[Saved data entries]
[Start]

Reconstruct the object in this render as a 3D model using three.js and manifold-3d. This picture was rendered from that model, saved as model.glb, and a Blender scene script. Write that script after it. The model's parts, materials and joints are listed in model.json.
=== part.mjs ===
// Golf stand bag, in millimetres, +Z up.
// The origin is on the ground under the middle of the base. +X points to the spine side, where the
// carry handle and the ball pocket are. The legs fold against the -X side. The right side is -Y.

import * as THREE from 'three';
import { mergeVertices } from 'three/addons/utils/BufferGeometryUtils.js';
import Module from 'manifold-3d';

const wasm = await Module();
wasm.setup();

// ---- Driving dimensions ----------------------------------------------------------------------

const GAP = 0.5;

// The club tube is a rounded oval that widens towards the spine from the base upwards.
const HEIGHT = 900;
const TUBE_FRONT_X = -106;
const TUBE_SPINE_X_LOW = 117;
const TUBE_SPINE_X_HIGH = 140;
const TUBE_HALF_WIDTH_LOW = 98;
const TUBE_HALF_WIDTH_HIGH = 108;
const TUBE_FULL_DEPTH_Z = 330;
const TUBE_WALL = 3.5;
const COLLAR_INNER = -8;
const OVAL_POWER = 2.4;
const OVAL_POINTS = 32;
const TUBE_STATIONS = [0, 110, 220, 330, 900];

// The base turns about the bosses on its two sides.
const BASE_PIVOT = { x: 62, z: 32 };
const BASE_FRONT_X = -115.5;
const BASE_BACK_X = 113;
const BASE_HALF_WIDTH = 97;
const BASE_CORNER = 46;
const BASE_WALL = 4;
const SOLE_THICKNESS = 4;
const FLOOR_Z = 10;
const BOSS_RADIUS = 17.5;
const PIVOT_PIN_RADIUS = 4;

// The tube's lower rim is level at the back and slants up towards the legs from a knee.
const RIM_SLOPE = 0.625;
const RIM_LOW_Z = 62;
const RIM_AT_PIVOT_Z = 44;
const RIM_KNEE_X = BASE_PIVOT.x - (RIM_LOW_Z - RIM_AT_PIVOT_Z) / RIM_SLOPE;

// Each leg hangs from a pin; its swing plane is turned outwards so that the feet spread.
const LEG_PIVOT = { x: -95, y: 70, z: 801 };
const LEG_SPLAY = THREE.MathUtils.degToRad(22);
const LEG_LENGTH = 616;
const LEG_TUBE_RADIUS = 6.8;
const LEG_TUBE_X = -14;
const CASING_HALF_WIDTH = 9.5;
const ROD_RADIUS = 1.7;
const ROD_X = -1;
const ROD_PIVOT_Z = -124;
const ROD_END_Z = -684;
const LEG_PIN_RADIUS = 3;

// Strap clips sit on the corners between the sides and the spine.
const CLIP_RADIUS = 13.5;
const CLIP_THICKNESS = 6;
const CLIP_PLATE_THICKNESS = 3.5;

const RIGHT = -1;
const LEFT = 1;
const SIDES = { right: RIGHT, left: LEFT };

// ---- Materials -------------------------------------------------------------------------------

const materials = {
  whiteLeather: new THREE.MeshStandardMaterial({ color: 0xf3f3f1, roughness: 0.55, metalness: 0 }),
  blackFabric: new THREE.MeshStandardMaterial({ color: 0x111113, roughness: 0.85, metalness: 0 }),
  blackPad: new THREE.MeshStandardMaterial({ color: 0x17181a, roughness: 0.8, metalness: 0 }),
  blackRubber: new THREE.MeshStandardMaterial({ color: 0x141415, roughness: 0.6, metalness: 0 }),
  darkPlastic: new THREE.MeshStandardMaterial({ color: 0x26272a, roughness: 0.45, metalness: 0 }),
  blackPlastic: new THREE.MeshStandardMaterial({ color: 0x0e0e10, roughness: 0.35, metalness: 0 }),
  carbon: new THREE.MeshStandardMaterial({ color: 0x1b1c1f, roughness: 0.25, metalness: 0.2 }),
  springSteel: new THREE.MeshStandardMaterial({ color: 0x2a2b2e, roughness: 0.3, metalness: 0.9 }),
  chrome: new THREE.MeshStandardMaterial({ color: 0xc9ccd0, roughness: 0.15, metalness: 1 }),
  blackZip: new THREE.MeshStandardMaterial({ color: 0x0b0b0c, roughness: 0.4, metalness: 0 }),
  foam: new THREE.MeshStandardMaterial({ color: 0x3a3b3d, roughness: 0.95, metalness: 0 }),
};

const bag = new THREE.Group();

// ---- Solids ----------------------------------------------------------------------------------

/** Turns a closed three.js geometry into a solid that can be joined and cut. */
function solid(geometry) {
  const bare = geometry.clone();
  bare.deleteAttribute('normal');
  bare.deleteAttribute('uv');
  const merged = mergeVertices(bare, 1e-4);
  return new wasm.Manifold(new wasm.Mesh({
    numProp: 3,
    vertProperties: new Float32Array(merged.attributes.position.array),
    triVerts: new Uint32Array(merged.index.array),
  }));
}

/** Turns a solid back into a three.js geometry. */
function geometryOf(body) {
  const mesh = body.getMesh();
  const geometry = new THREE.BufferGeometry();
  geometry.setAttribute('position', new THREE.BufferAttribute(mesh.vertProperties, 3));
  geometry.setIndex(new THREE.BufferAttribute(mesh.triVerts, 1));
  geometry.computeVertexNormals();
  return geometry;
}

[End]
[Start]

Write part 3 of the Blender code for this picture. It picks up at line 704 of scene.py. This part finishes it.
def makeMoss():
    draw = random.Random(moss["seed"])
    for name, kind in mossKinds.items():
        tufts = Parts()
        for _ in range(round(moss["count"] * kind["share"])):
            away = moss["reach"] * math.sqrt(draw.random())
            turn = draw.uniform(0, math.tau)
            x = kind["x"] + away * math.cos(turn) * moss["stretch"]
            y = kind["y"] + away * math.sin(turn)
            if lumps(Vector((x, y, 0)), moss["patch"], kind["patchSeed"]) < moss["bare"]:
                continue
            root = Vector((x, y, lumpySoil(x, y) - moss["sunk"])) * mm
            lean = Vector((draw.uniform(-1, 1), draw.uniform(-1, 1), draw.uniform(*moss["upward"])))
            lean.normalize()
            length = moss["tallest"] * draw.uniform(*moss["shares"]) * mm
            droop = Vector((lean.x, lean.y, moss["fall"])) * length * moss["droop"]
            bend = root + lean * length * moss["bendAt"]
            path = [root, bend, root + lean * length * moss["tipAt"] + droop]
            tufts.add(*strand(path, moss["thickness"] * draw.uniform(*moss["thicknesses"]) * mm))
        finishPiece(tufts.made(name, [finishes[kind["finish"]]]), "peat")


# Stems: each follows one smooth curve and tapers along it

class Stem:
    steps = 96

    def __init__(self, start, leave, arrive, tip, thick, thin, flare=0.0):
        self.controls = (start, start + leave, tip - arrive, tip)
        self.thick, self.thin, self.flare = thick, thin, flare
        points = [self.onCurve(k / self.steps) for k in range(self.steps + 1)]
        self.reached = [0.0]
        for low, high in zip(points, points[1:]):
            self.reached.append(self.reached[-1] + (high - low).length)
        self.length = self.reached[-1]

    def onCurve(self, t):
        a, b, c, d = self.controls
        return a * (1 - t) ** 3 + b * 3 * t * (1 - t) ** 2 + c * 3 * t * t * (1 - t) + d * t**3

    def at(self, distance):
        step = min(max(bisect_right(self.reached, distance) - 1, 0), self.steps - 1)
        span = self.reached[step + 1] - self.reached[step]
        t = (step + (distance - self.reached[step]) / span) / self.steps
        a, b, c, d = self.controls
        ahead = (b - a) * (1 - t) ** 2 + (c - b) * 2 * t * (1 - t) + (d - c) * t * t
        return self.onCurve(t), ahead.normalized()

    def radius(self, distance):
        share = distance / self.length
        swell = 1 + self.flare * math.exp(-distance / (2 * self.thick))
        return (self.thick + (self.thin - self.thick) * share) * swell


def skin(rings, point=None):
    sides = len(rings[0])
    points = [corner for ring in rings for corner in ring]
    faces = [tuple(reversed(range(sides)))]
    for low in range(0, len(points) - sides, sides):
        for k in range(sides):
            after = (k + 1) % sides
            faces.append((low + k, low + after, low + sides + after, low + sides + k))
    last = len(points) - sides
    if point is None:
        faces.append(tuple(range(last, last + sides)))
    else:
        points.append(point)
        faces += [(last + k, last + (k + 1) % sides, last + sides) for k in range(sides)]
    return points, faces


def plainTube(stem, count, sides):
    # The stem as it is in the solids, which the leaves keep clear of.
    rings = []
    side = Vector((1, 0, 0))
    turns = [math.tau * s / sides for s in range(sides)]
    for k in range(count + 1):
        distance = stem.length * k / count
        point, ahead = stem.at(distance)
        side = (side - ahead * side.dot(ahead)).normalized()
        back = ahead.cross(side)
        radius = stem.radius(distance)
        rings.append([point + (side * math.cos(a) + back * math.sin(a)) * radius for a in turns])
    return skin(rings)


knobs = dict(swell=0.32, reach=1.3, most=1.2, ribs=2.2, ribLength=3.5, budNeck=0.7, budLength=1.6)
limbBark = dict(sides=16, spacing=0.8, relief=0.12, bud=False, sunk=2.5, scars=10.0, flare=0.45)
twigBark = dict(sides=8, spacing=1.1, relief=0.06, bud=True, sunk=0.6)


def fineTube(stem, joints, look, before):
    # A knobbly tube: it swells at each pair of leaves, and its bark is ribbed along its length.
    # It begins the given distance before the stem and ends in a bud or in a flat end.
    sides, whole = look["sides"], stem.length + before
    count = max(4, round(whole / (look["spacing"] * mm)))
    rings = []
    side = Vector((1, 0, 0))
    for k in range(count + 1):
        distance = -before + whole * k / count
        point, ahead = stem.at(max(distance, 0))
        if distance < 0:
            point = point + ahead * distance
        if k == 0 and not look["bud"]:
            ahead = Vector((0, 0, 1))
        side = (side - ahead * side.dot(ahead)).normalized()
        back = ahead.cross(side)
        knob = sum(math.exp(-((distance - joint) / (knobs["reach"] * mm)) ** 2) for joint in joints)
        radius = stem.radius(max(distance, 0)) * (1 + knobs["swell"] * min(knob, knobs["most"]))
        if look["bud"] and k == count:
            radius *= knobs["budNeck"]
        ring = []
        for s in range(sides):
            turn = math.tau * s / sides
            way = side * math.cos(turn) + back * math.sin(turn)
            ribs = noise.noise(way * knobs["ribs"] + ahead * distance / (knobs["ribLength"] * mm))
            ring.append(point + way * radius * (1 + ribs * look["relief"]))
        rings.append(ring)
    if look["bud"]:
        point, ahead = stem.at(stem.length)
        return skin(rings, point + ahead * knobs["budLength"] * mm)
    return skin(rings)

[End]
[Start]

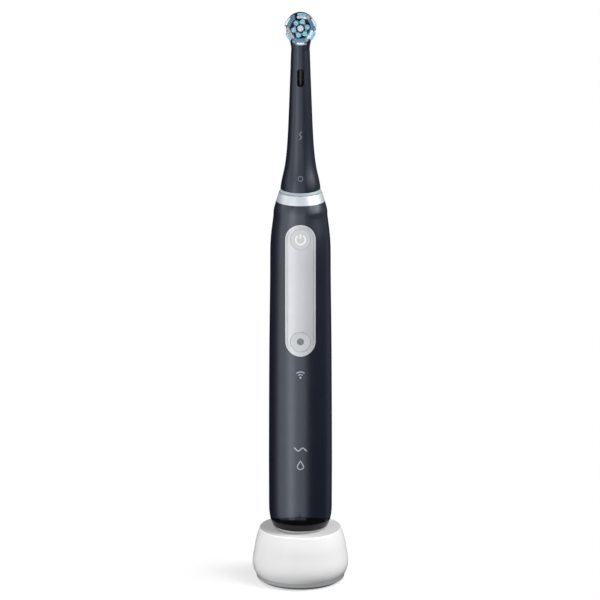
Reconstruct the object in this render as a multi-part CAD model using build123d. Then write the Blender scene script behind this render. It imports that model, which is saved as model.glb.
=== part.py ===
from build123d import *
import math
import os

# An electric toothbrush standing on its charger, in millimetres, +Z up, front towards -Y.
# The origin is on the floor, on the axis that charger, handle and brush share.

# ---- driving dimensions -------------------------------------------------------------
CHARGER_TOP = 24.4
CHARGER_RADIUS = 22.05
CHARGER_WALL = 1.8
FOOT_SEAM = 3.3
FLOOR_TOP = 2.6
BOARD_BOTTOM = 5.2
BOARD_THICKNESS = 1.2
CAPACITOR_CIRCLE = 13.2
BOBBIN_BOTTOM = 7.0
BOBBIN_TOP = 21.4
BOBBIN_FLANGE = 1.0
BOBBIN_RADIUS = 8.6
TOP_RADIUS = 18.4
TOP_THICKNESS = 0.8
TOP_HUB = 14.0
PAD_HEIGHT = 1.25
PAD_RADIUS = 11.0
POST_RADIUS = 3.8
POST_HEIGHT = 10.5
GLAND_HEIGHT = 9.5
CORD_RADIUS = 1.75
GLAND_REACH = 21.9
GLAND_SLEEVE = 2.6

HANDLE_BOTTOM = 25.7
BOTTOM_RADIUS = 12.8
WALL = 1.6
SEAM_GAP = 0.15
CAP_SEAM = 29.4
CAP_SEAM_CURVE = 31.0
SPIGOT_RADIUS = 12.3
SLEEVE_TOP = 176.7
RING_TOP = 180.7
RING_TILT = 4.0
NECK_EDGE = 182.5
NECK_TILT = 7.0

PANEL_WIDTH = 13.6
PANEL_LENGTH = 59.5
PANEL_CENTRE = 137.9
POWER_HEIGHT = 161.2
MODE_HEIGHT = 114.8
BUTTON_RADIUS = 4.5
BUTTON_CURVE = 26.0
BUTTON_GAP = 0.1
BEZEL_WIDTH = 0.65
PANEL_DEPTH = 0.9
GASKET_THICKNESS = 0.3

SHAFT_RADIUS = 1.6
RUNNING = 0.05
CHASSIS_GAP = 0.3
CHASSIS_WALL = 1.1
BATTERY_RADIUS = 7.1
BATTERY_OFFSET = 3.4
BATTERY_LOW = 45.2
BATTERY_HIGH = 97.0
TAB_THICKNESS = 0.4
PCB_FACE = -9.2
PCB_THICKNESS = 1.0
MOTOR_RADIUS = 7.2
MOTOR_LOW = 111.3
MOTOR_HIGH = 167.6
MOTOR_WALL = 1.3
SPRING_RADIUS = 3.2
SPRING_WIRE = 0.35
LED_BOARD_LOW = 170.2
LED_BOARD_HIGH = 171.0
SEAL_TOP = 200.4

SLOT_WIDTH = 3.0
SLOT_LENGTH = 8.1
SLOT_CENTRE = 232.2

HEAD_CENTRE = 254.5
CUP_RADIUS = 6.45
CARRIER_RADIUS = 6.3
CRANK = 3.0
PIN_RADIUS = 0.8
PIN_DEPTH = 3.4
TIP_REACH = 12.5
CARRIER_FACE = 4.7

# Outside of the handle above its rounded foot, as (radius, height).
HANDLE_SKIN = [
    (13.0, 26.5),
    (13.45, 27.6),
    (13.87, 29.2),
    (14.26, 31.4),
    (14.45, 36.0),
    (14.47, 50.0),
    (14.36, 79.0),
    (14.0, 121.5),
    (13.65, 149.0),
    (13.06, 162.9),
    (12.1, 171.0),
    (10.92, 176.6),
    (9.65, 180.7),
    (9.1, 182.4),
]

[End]

▶ **PROBLEM DETAILS**
Keep only those lines of the records that hold "after", and return them.

▶ **TASK SOLUTION**
Reconstruct the object in this render as a 3D model using three.js and manifold-3d. This picture was rendered from that model, saved as model.glb, and a Blender scene script. Write that script after it. The model's parts, materials and joints are listed in model.json.
            after = (k + 1) % sides
            faces.append((low + k, low + after, low + sides + after, low + sides + k))